You have to survive and want to enjoy the moments you have.  You pick your place in society or its chosen for you.  Still, you must follow rules.  You must do everything you’re told or suffer instant consequences.  You attempt to forget the reason for your new housing status.

You tell yourself, it’s free room and board.  You decide orange is your color, and you’ve always wanted to wear flip-flops, every day.  You seek a sense of happiness in spite of the space.  You are king of your cubicle.

But you know death is near.  You hear it, see it, smell it and taste it.  In the back of your brain sits the knowledge that you lack control.  Fear finds a home in your heart, whether you let anyone in on the secret or not.

But what would you do if you knew pardon was an option?  A real option.

The pardon 

Would you want the pardon option?

Well, yeah.

You’d do whatever it took to secure that pardon, wouldn’t you.  You’d make calls, dream dreams, write letters, you’d probably put on an orange polka-dotted tutu and dance the Macarena in front of all the other prisoners, if you knew you could leave this dream abode.

What if you weren’t told about the pardon possibility?  Others knew, but didn’t tell you because you were so cool and kingly.  They refused to offer you the option because they feared you’d become angry at the offer.  Really.  People do that.

This is real

What if what I’m writing isn’t just an exercise in imagination?  What if this was your life or the life of someone you know?

It is.

You’re wondering how that’s possible, right? You never visited Folsom Prison, let alone death row.

Those of us who know Jesus live in the daily knowledge of His forgiveness and love.  We have received the pardon.  I’ve received it.  Hopefully, you have too.

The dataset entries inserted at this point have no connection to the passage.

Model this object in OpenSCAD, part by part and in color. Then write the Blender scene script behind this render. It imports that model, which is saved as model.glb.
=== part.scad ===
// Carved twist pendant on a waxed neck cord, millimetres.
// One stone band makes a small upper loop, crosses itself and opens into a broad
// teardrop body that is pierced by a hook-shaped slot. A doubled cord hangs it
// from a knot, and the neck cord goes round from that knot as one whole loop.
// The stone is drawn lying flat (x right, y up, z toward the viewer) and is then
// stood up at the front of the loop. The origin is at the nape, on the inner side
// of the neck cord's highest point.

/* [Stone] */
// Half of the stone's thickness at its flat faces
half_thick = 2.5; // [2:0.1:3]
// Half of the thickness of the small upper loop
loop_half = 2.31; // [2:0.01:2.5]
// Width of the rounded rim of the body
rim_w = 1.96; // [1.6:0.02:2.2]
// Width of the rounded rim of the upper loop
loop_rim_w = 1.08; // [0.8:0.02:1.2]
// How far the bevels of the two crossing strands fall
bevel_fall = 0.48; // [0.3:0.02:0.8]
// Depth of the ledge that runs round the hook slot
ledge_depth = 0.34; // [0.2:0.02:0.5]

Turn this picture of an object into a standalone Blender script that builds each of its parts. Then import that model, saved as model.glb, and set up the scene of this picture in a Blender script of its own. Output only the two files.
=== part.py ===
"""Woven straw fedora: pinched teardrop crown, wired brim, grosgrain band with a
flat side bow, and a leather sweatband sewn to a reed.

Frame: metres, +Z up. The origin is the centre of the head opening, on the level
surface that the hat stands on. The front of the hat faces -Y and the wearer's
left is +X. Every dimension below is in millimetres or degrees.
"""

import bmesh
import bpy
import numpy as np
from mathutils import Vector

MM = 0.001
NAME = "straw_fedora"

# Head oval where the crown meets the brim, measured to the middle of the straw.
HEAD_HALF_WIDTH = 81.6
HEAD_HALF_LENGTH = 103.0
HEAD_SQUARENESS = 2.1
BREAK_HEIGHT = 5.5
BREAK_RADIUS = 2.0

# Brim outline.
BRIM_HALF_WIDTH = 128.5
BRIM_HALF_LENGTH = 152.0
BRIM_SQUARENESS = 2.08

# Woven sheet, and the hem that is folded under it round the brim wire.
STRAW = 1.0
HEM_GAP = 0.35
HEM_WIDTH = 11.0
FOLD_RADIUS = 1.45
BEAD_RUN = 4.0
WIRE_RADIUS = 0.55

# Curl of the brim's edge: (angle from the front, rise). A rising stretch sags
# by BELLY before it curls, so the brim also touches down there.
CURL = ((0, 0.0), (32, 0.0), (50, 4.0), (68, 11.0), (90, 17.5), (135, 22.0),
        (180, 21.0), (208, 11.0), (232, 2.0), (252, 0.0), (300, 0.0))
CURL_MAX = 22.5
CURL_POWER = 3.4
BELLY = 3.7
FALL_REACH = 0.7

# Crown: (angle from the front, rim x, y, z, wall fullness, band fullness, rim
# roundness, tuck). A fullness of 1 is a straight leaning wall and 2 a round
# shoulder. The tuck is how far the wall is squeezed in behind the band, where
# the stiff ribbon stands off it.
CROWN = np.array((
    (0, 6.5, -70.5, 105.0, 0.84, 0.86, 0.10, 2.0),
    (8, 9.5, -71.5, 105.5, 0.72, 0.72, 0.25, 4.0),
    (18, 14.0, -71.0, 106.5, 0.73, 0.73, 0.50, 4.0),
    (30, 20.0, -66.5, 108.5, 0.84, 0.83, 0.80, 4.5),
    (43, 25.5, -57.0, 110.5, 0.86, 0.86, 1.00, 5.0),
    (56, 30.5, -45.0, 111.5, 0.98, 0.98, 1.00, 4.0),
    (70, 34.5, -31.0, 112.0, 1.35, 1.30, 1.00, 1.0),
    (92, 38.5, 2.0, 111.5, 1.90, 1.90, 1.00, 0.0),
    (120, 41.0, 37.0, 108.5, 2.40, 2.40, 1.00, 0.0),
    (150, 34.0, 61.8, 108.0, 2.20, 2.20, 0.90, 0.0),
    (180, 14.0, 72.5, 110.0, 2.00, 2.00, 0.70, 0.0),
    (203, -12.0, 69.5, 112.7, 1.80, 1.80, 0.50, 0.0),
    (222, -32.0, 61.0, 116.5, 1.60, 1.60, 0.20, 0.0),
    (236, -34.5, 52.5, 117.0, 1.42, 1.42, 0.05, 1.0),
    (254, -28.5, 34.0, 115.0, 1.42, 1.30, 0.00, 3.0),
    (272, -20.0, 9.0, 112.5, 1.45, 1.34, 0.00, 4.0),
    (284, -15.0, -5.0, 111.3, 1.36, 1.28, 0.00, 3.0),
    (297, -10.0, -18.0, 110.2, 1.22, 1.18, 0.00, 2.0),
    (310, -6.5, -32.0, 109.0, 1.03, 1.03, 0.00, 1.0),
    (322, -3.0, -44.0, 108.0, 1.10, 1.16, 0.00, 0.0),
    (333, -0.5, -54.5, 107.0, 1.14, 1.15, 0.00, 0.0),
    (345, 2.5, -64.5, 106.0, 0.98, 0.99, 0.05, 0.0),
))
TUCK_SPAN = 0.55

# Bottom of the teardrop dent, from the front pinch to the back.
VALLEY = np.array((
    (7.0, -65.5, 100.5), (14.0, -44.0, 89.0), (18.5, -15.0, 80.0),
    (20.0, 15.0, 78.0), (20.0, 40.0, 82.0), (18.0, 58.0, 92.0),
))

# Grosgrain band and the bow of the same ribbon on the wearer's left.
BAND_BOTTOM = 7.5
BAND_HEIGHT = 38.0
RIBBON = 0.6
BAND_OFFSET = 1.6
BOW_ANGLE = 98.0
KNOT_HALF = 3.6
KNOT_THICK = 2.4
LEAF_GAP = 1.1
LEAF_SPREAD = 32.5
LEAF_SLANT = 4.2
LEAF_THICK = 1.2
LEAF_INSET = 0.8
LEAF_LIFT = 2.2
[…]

Our death sentence became a life sentence because Jesus offered to take the electrocution Himself.  Think pictorially, I know He’d died on a cross, but that doesn’t happen much today and I thought I’d offer a more recent image.

Jesus said, “…I have come that they may have life, and have it to the full.” (John 10:10b)

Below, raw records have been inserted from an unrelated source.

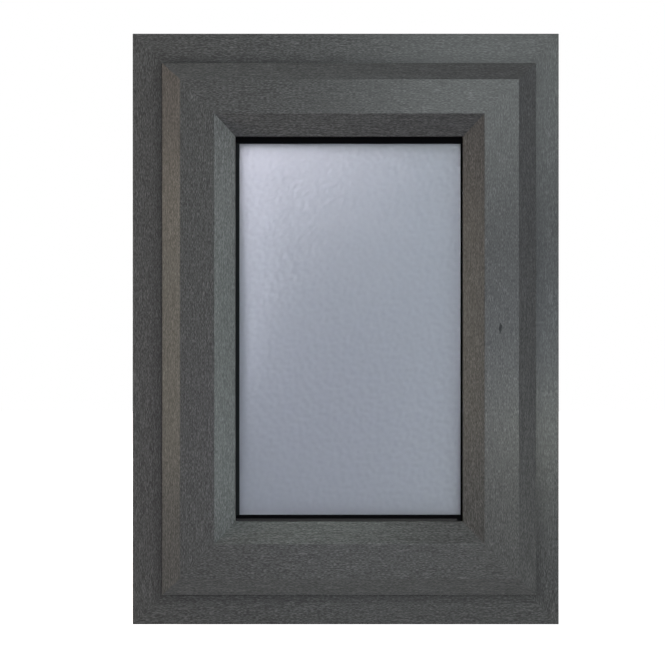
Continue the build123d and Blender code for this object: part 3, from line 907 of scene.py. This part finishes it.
def studio_world():
    world = bpy.data.worlds.new("studio")
    world.use_nodes = True
    tree = world.node_tree
    tree.nodes.clear()
    path, mirrored = light_path(tree)
    seen = larger(tree, mirrored, 0, path, "Is Camera Ray")
    dim = add(tree, "ShaderNodeBackground", {"Color": WHITE, "Strength": WORLD_LEVEL})
    white = add(tree, "ShaderNodeBackground", {"Color": WHITE})
    surface = either_shader(tree, seen, dim, white)
    link(tree, surface, 0, add(tree, "ShaderNodeOutputWorld"), "Surface")
    return world


bpy.context.scene.world = studio_world()
print("the world lights the window at", WORLD_LEVEL)

# %% [markdown]
# A foiled window shows its light by what each slope reflects. The flat faces see what stands behind the
# camera, the slopes see what stands far to the sides. So cool softboxes stand behind the camera to the
# right, and warm strips at the left light the slopes that face left. A faint violet one low in front takes a
# green cast off the lower bars. Two lamps behind the window shine through its glass.

# %% Softboxes
WINDOW_MIDDLE = Vector((0, frame_front, (cad_low.z + cad_high.z) / 2))
ALL_WAYS = 180


def softbox(name, place, size, power, colour, aim=WINDOW_MIDDLE, spread=ALL_WAYS):
    """A rectangle of light: place and size in metres, power in watts, spread in degrees."""
    lamp = bpy.data.lights.new(name, "AREA")
    lamp.shape = "RECTANGLE"
    lamp.size, lamp.size_y = size
    lamp.energy = power
    lamp.color = colour
    lamp.spread = math.radians(spread)
    holder = bpy.data.objects.new(name, lamp)
    holder.location = place
    holder.rotation_euler = (aim - Vector(place)).to_track_quat("-Z", "Y").to_euler()
    holder.visible_camera = False
    bpy.context.scene.collection.objects.link(holder)


softbox("cool_right", (0.53, -2.01, 1.12), (0.7, 0.7), 18.1, (0.902, 1.0, 0.982))
softbox("cool_right_low", (0.75, -2.16, 0.25), (0.7, 0.5), 10.1, (0.834, 0.939, 1.0))
softbox("low_front", (0.0, -1.0, 0.1), (0.3, 0.15), 0.54, (0.613, 0.1, 1.0))
softbox("warm_left", (-0.96, -0.32, 0.30), (0.25, 0.7), 3.79, (1.0, 0.88, 0.658))
softbox("warm_left_high", (-0.71, -0.23, 0.72), (0.22, 0.5), 0.637, (1.0, 0.688, 0.481))
softbox("behind_high", (-0.45, 2.2, 1.5), (1.0, 1.0), 19.2, (1.0, 0.83, 0.836))
softbox("behind_left", (-0.65, 1.2, 0.45), (0.4, 0.4), 10.7, (1.0, 0.885, 0.89))
print("softboxes:", len(bpy.data.lights))

# %% [markdown]
# The slopes next to the glass lie deep between the bars, and so far they are too dark. More light from all
# sides would lift the flat faces too. A honeycomb grid on a softbox keeps its light to a narrow beam, which
# passes over the right stile or the top rail and reaches one slope only. So each of these lamps has a point
# to aim at. The last one lights the foot of the right side.

# %% Softboxes with a honeycomb grid
LEFT_SLOPE_ACROSS, SLOPE_FORWARD = -123 * MM, -45 * MM
LEFT_SLOPE = Vector((LEFT_SLOPE_ACROSS, SLOPE_FORWARD, 305 * MM))
LEFT_SLOPE_TOP = Vector((LEFT_SLOPE_ACROSS, SLOPE_FORWARD, 550 * MM))
LEFT_SLOPE_FOOT = Vector((LEFT_SLOPE_ACROSS, SLOPE_FORWARD, 50 * MM))
LOWER_SLOPE = Vector((-50 * MM, SLOPE_FORWARD, 100 * MM))
RIGHT_FOOT = Vector((160 * MM, frame_front, 80 * MM))
BEAM, WIDER, NARROWER = 36, 40, 24
STRIP, SMALL, SMALL_LEVEL = (0.1, 1.1), (0.1, 0.3), (0.3, 0.1)
softbox("grid_right", (0.288, -0.228, 0.305), STRIP, 0.195, (0.856, 1.0, 0.953), LEFT_SLOPE, BEAM)
softbox("grid_right_high", (0.43, -0.29, 0.62), SMALL, 0.014, (1.0, 1.0, 1.0), LEFT_SLOPE_TOP, NARROWER)
softbox("grid_right_low", (0.43, -0.29, 0.0), SMALL, 0.017, (0.825, 0.985, 1.0), LEFT_SLOPE_FOOT, NARROWER)
softbox("grid_above", (-0.08, -0.27, 0.95), SMALL_LEVEL, 0.048, (0.84, 1.0, 0.919), LOWER_SLOPE, NARROWER)
softbox("grid_corner", (0.45, -0.90, 0.10), (0.25, 0.15), 0.114, (0.937, 1.0, 0.846), RIGHT_FOOT, WIDER)
print("with the gridded ones:", len(bpy.data.lights))

# %% [markdown]
# Blender's usual view transform rolls off bright colours, which suits photographs of sunlit scenes. Here a
# white surround has to stay white and a grey has to come out as written, so the view is Standard.

# %% View
bpy.context.scene.view_settings.view_transform = "Standard"
print("view transform:", bpy.context.scene.view_settings.view_transform)
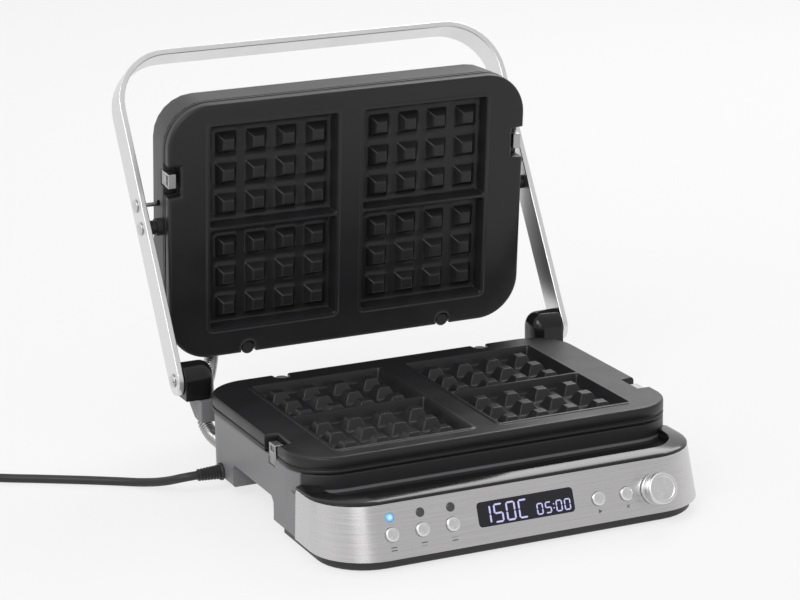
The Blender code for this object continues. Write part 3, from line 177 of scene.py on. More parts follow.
# The camera stands where the photograph was taken from, in front, to the left and above.
camera_data = bpy.data.cameras.new("photo_camera")
camera_data.lens = 127.227
camera_data.sensor_width = 36.0
camera_data.clip_end = 100.0
camera = bpy.data.objects.new("photo_camera", camera_data)
bpy.context.scene.collection.objects.link(camera)
camera.location = (-0.88157, -1.98692, 0.74332)
camera.rotation_euler = (1.2996937, 0.0213274, -0.4200002)
bpy.context.scene.camera = camera

# base housing
# The body is moulded in one piece from grey thermoplastic, with a side arch to lift it by.
# It carries the pan, the controls pocket and the sockets, and its surface is spark eroded.
# The part's drawing has its own origin, and shift is the way from there to the frame's along Y.
shift = -0.050502
split_angle = math.radians(40.0)
round_angle = math.radians(32.0)


def finish(name, color, roughness, metallic=0.0, grain=1500.0, depth=0.00003, cloud=25.0, shade=0.08,
           spread=0.06, stretch=(1.0, 1.0, 1.0), specular=0.5, source=None):
    """Surface whose colour is (1 - shade .. 1 + shade) times color over clouds of noise, whose roughness
    drifts by spread with the same clouds, and whose grain is a noise of height depth. The pattern reads
    Object coordinates times stretch, or the named attribute."""
    look = bpy.data.materials.new(name)
    look.use_nodes = True
    nodes, links = look.node_tree.nodes, look.node_tree.links
    shader = nodes["Principled BSDF"]
    shader.inputs["Metallic"].default_value = metallic
    shader.inputs["Specular IOR Level"].default_value = specular
    if source:
        spot = nodes.new("ShaderNodeAttribute")
        spot.attribute_name = source
        start = spot.outputs["Vector"]
    else:
        start = nodes.new("ShaderNodeTexCoord").outputs["Object"]
    turn = nodes.new("ShaderNodeMapping")
    turn.inputs["Scale"].default_value = stretch
    links.new(start, turn.inputs["Vector"])
    clouds = nodes.new("ShaderNodeTexNoise")
    clouds.inputs["Scale"].default_value = cloud
    clouds.inputs["Detail"].default_value = 5.0
    links.new(turn.outputs[0], clouds.inputs["Vector"])
    tone = nodes.new("ShaderNodeMix")
    tone.data_type = "RGBA"
    tone.inputs["A"].default_value = (*[c * (1 - shade) for c in color], 1.0)
    tone.inputs["B"].default_value = (*[min(1.0, c * (1 + shade)) for c in color], 1.0)
    links.new(clouds.outputs["Fac"], tone.inputs["Factor"])
    links.new(tone.outputs["Result"], shader.inputs["Base Color"])
    rough = nodes.new("ShaderNodeMapRange")
    rough.inputs["From Min"].default_value = 0.3
    rough.inputs["From Max"].default_value = 0.7
    rough.inputs["To Min"].default_value = roughness - spread
    rough.inputs["To Max"].default_value = roughness + spread
    links.new(clouds.outputs["Fac"], rough.inputs["Value"])
    links.new(rough.outputs["Result"], shader.inputs["Roughness"])
    fine = nodes.new("ShaderNodeTexNoise")
    fine.inputs["Scale"].default_value = grain
    fine.inputs["Detail"].default_value = 3.0
    links.new(turn.outputs[0], fine.inputs["Vector"])
    bump = nodes.new("ShaderNodeBump")
    bump.inputs["Strength"].default_value = 1.0
    bump.inputs["Distance"].default_value = depth
    links.new(fine.outputs["Fac"], bump.inputs["Height"])
    links.new(bump.outputs["Normal"], shader.inputs["Normal"])
    return look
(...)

I see you shaking your head saying, it isn’t the same as death row. Let me explain.

Sinful life= Death row

If you were unaware, the word “sin” means “to miss the mark”.  Think of Robin Hood with the arrow in that famous contest.  The arrow has to hit bulls-eye to land “on the mark”.  God hits the mark every time, He is sinless and perfect. 

No matter how far from center we land, if we miss the mark, we sin.  Let’s face it, we all miss the bulls-eye of life.  I miss it so often, it’s as if I’m shooting in the air and landing a mile away in some strangers car tire.  Sorry.

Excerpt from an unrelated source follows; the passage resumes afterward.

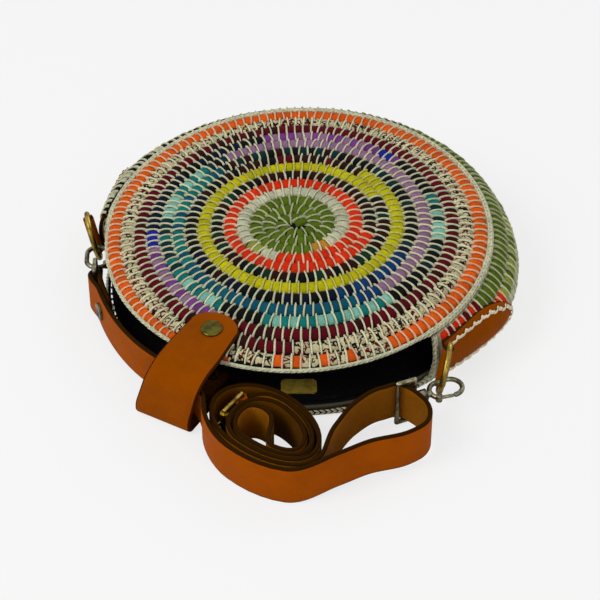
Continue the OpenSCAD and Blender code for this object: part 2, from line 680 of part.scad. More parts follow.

What happens to all of us who miss that center sweet spot?

The Bible puts it this way (not my words, the Bible):

“The wages of sin is death…”

That’s where the death row image comes into play.  The pay we receive for continually missing God’s mark is life on death row.  But He doesn’t leave us there to wallow in our issues.  The same verse finishes this way:

“….but the gift of God is eternal life in Christ Jesus our Lord.”  Romans 6:23 

The pardon is available and it isn’t just for us.  The pardon is a gift.  Imagine, it’s sitting at the prison’s front gate.  You’ve been sent a note and the guards permit you to go and get this gift.  When you open it in all it’s beauty, you can leave and live the life God has for you.  Would you go?

I would and I did. 

Once free, it’s your responsibility to place that gift at the gate again and offer it to as many prisoners as you can, so that they too can secure freedom.  It’s easily the best gift they’ll ever receive, and you get the privilege of giving it.  Will you?

Are you currently the prisoner or the pardoned one?  What are you doing to secure your freedom or offer it to others?